“Always bring the bike”, Taipei, Taiwan
By Jules Doyle Taipei 29 May 2019
When Jules Doyle was invite to attend a wedding in Taipei, Taiwan; his first thought (after thank you for the invite!) was how he could fit in some time on the bike. On the below ride he takes us from the centre of Taipei out to the coast – with a hill or two in between.
It was a quick trip and there was absolutely no time to cycle. Still, whenever you go to Taiwan, you need to take the bike. It has to be one of the most amazing places to ride. Some spectacular and diverse scenery. Smooth roads and cycling friendly drivers. The people are amazing and the food is fantastic.

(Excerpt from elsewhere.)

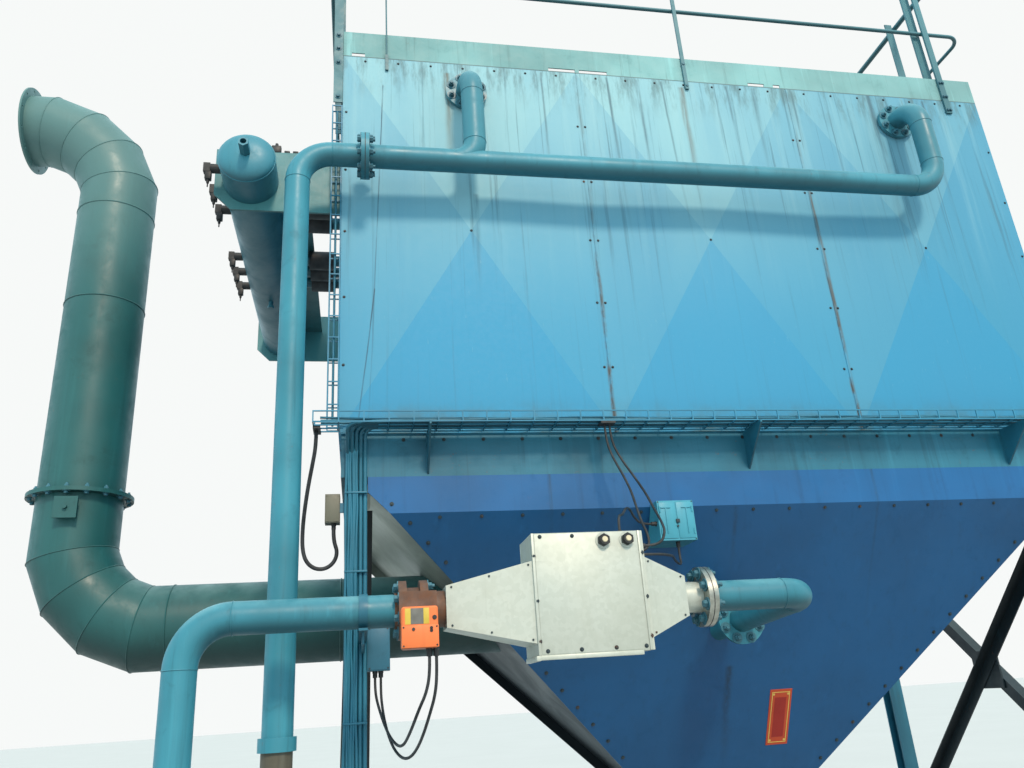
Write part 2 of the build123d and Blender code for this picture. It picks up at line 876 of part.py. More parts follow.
with BuildPart() as blow_pipes:
    for y in blow_places:
        bulge = max(left_bulge(y - blow_pipe_radius), left_bulge(y + blow_pipe_radius))
        reach = -bulge - clearance - tank_x
        disc((tank_x, y, tank_level), (1, 0, 0), blow_pipe_radius, reach)
    disc((tank_x, 0, tank_level), (0, 1, 0), tank_radius + clearance, casing_depth, Mode.SUBTRACT)
save(blow_pipes, "blow_pipes")

# Rubber sleeves that couple the two halves of each pipe
with BuildPart() as blow_sleeves:
    for y in blow_places:
        disc((-sleeve_inner, y, tank_level), (-1, 0, 0), sleeve_radius, sleeve_outer - sleeve_inner)
        disc(
            (0, y, tank_level),
            (-1, 0, 0),
            blow_pipe_radius + clearance,
            sleeve_outer + sleeve_inner,
            Mode.SUBTRACT,
        )
save(blow_sleeves, "blow_sleeves")

# Return header of the hot-air loop, ending in the right-hand gooseneck
wall_flange_gap = break_height + 1
with BuildPart() as return_manifold:
    pipe(
        [
            (manifold_joint_x, loop_y, manifold_level),
            (manifold_end_x, loop_y, manifold_level),
            (manifold_end_x, loop_y, gooseneck_level),
            (manifold_end_x, -wall_flange_gap, gooseneck_level),
        ],
        pipe_radius,
        pipe_bend,
    )
    disc((manifold_end_x, -wall_flange_gap, gooseneck_level), (0, -1, 0), flange_radius, flange_thickness)
    disc((manifold_joint_x, loop_y, manifold_level), (1, 0, 0), flange_radius, flange_thickness)
save(return_manifold, "return_manifold")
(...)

The bike came with me. I was staying in the centre of Taipei for a wedding and hatched a rough plan to get up early, head north and into the hills of Yangmingshan National Park.
I was staying right in the middle of the city – Zhongxiao Dunhua. As I hit the street, the roads were quiet but there were people up and about, or still out from the night before!
I worked my way north east, tentatively with my phone for directions, through the grided road network to the Keelung River, crossing the MacArthur 1st Bridge and onto the buttery smooth bike path that runs alongside the river heading north. As I looked back towards the way I came, I was treated to a great view of the city and Taipei 101 in the distance. Away from the still quiet but tricky city roads I started to relax, cruising along the bike path with the green hills ahead of me.
I came off the bike path as the greenery got closer, continuing north. I followed two of many cyclists heading toward, what I assumed, were the hills. I’d ridden north of Taipei a couple of years earlier but I’d inadvertently found a completely different route out of the city this time around.
We started to climb, it was steep at first, up to 17%, passing other cyclists, runners, walkers on a windy little road. 2.2 km climb, “was that it?” I thought to myself as I freewheeled down the other side stopping to take a couple of photos of the river at the bottom and check where I was on the map.
The answer was, “no”. The ‘next’ climb, or the first half of the Mount Qixing Main Peak climb (1,120 meters) was 7.2 km. Beautiful roads, lots to see and may other cyclists to say ‘hello’ to. I took a slight wrong turn as I continued climbing to someone’s house at one point, so it was probably only 6.6 km of climbing before a short descent, through local villages and farmland. The gradient was very steep in short stints but generally was pleasant.
The second half of the climb was another 7.1 km. It was cool and windy at the top. The smell of volcanic sulphur and long wild grass made for an astonishing landscape. Just 32 km from where I started and I could have been on another planet. There were a few walkers up there but otherwise it was quiet.
I checked my watch and contemplated heading back down the way I came given the lack of time I had but I decided to push on. I’m glad I did because the views you are treated to as you descend east were simply spectacular. The coast in the distance and not much in between other than you and a 16.5 km epic descent. Fast, flowing, through breath-taking scenery.
Once you hit the coast you head north with the wind, waves and beaches on your right. There are plenty of places to stop for water or a snack as you fly through coastal towns. The road is immaculate and fast.
You are following the coast along the northern tip of Taiwan, with plenty to see along the way. Wind turbines, ships, miles and miles of empty ocean, kite surfers, little towns and beaches. As you hit the most northerly part of the island, and head down the west coast, it gets a bit busier and the traffic increases.
There are other cyclists around and you can judge the general direction to be heading and which roads to avoid. I took a detour to the expat district of Tianmu for coffee before heading back into the city centre, through small roads and major highways.
It was an amazing ride, a brilliant way to see the city. I made it back just in time for a quick change, some delicious street food before heading off to the wedding.
It’s always worth bringing the bike.